[Object modeling scripts]
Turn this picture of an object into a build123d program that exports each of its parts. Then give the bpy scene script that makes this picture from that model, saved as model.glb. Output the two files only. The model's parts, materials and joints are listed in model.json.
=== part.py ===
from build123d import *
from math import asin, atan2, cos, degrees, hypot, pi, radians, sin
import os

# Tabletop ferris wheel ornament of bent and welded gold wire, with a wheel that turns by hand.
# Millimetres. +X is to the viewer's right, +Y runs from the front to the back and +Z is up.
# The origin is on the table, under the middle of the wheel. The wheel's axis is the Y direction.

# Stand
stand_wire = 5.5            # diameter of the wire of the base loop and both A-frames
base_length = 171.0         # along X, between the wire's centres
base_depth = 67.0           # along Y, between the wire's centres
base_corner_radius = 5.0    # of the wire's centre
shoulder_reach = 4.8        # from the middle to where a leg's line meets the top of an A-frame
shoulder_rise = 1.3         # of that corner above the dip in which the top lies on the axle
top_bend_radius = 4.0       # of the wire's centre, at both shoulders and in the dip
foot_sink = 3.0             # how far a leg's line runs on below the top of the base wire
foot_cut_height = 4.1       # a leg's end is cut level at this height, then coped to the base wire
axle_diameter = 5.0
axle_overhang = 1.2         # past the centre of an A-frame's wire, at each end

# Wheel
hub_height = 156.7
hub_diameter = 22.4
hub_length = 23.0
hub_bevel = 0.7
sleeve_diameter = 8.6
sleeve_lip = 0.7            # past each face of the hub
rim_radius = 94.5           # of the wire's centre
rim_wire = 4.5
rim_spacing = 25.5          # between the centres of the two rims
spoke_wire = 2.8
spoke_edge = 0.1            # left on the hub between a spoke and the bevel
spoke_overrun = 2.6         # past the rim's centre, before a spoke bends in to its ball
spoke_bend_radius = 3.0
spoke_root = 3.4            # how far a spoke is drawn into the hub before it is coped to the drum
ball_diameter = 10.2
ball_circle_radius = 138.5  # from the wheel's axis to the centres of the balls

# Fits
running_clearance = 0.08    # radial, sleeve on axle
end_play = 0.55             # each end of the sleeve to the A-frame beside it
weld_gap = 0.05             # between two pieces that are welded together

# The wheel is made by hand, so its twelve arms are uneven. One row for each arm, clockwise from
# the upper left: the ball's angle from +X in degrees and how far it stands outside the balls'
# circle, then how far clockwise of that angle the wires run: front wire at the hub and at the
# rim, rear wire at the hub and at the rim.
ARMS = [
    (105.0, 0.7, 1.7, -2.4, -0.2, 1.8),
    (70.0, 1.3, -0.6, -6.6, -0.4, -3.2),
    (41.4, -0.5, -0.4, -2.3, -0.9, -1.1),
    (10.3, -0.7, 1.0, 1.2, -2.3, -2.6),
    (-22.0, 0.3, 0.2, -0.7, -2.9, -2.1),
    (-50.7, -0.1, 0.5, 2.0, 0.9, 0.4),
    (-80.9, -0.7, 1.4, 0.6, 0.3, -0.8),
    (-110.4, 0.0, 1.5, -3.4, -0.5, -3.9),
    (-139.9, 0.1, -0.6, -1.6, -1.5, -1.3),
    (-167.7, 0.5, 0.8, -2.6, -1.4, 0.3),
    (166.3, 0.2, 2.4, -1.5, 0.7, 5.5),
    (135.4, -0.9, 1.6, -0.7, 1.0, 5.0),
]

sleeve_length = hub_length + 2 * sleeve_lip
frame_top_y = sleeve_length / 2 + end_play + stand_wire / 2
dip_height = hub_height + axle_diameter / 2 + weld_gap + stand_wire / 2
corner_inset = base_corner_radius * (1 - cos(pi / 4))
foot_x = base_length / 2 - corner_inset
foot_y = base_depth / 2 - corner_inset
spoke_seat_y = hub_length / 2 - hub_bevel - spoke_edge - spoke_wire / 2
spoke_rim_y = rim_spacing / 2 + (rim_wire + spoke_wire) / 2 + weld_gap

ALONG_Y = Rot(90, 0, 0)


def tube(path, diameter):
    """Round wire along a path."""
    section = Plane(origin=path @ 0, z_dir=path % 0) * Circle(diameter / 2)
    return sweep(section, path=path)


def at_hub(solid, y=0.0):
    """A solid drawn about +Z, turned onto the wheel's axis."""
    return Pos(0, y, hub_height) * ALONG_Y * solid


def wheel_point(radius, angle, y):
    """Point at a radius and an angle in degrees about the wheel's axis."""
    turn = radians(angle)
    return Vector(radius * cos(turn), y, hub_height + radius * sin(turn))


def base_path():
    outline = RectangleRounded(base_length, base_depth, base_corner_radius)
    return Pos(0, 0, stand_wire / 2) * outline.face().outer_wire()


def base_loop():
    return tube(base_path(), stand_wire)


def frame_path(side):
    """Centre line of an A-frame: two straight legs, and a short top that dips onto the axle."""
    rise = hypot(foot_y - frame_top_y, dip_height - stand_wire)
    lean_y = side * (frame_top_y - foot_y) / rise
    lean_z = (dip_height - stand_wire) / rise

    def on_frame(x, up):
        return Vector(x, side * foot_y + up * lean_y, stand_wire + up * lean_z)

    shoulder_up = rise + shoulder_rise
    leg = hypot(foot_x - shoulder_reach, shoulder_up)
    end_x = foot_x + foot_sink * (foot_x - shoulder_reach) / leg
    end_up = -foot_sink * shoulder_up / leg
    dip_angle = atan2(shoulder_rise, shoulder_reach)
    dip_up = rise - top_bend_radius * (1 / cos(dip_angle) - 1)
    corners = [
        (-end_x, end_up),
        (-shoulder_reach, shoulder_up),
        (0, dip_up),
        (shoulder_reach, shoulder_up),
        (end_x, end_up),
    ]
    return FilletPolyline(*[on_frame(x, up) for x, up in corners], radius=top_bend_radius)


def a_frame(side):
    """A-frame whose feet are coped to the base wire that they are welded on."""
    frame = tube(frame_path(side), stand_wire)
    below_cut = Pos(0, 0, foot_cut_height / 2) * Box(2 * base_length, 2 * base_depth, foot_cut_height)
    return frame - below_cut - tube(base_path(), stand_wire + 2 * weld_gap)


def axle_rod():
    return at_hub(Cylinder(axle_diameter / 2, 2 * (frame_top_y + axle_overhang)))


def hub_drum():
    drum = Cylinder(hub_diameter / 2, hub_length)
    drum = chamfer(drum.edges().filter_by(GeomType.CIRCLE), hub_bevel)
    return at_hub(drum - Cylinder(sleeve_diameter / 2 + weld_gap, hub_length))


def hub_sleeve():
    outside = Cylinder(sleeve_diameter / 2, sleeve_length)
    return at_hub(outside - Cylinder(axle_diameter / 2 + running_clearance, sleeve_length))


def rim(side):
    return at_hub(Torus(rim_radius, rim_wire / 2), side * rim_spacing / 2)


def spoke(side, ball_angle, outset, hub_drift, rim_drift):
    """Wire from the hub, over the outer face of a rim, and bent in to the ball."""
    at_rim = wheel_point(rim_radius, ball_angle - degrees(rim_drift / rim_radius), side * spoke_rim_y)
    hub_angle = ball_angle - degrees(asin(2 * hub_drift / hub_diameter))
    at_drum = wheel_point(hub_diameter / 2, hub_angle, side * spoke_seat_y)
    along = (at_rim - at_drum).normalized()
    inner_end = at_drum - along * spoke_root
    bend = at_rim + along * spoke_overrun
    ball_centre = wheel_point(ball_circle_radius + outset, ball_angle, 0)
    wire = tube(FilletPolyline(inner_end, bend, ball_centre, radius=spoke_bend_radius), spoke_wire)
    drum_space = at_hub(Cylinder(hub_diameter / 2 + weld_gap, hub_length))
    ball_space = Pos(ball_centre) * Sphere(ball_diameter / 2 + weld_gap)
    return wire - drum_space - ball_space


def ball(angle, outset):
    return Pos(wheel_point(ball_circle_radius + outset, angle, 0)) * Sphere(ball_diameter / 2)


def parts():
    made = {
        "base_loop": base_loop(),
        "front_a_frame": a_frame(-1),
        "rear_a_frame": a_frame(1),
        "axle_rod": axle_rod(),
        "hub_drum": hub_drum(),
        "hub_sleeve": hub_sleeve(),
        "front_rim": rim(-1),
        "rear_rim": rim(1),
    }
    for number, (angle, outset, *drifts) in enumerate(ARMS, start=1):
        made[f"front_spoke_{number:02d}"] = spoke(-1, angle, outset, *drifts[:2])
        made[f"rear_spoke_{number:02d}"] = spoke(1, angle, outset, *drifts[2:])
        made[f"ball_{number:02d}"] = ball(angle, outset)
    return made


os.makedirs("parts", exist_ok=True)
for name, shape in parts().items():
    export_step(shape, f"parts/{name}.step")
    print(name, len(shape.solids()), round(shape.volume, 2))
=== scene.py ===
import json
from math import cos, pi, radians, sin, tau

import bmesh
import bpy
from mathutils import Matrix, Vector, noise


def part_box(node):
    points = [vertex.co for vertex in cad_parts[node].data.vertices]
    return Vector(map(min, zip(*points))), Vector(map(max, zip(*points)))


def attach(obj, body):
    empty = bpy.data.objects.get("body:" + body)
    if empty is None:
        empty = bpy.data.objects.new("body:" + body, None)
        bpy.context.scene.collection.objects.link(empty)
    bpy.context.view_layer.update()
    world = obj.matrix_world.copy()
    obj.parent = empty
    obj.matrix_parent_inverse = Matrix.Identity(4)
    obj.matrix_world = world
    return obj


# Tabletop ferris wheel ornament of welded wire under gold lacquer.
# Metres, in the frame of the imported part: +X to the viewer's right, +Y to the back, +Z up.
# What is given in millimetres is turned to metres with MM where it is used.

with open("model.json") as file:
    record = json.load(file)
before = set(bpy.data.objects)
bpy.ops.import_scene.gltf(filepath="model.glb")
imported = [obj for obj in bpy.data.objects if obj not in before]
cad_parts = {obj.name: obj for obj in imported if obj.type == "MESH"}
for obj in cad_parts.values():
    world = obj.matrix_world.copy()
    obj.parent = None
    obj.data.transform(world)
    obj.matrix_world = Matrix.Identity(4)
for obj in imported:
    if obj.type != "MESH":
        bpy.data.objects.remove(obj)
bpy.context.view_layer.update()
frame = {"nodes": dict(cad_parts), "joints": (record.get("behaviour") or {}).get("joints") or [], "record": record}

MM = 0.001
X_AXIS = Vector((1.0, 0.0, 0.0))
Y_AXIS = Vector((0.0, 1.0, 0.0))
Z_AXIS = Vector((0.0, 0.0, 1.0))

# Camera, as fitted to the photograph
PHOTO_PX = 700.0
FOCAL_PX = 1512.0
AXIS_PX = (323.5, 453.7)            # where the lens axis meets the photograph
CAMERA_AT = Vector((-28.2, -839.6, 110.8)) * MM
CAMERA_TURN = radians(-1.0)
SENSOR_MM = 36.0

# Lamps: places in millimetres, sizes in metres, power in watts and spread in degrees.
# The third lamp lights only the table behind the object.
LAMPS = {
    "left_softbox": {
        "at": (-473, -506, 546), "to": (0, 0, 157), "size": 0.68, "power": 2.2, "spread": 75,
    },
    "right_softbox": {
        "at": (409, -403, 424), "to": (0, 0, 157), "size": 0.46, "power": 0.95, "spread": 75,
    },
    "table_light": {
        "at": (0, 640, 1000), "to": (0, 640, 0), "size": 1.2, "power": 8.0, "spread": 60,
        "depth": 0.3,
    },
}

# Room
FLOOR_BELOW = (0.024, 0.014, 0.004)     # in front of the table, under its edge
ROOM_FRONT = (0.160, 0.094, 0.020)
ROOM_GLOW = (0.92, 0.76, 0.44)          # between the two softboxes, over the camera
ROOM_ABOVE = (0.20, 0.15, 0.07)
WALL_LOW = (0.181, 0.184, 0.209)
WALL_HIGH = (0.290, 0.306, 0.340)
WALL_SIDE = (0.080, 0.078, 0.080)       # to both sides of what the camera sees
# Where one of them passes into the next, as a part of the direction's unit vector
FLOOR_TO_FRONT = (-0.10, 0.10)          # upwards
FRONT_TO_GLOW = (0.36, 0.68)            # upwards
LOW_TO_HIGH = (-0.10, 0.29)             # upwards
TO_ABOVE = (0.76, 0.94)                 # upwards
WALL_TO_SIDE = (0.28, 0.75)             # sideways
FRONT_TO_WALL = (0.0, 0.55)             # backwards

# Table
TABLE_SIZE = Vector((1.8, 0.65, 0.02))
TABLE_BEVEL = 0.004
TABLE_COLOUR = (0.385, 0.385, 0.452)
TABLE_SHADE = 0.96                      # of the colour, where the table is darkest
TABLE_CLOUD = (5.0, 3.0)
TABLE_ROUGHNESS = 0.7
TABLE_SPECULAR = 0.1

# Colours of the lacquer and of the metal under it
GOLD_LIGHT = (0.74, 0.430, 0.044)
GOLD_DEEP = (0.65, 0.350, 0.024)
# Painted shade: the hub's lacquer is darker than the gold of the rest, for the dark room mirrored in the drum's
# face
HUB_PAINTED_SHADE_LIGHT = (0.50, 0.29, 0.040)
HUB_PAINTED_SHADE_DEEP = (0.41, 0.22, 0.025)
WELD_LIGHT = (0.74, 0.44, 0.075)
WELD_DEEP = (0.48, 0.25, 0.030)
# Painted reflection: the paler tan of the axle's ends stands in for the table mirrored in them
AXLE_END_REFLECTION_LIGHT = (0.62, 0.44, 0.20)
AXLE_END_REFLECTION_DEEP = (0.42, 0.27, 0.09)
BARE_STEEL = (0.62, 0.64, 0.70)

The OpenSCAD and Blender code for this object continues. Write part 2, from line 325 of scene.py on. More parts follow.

▶ WHAT THIS TASK INVOLVES:
Retype, word for word, every line from the line with "return made" to the line with "before = set(bpy.data.objects)", inclusive. Add nothing.

▶ TASK RESPONSE:
    return made


os.makedirs("parts", exist_ok=True)
for name, shape in parts().items():
    export_step(shape, f"parts/{name}.step")
    print(name, len(shape.solids()), round(shape.volume, 2))
=== scene.py ===
import json
from math import cos, pi, radians, sin, tau

import bmesh
import bpy
from mathutils import Matrix, Vector, noise


def part_box(node):
    points = [vertex.co for vertex in cad_parts[node].data.vertices]
    return Vector(map(min, zip(*points))), Vector(map(max, zip(*points)))


def attach(obj, body):
    empty = bpy.data.objects.get("body:" + body)
    if empty is None:
        empty = bpy.data.objects.new("body:" + body, None)
        bpy.context.scene.collection.objects.link(empty)
    bpy.context.view_layer.update()
    world = obj.matrix_world.copy()
    obj.parent = empty
    obj.matrix_parent_inverse = Matrix.Identity(4)
    obj.matrix_world = world
    return obj


# Tabletop ferris wheel ornament of welded wire under gold lacquer.
# Metres, in the frame of the imported part: +X to the viewer's right, +Y to the back, +Z up.
# What is given in millimetres is turned to metres with MM where it is used.

with open("model.json") as file:
    record = json.load(file)
before = set(bpy.data.objects)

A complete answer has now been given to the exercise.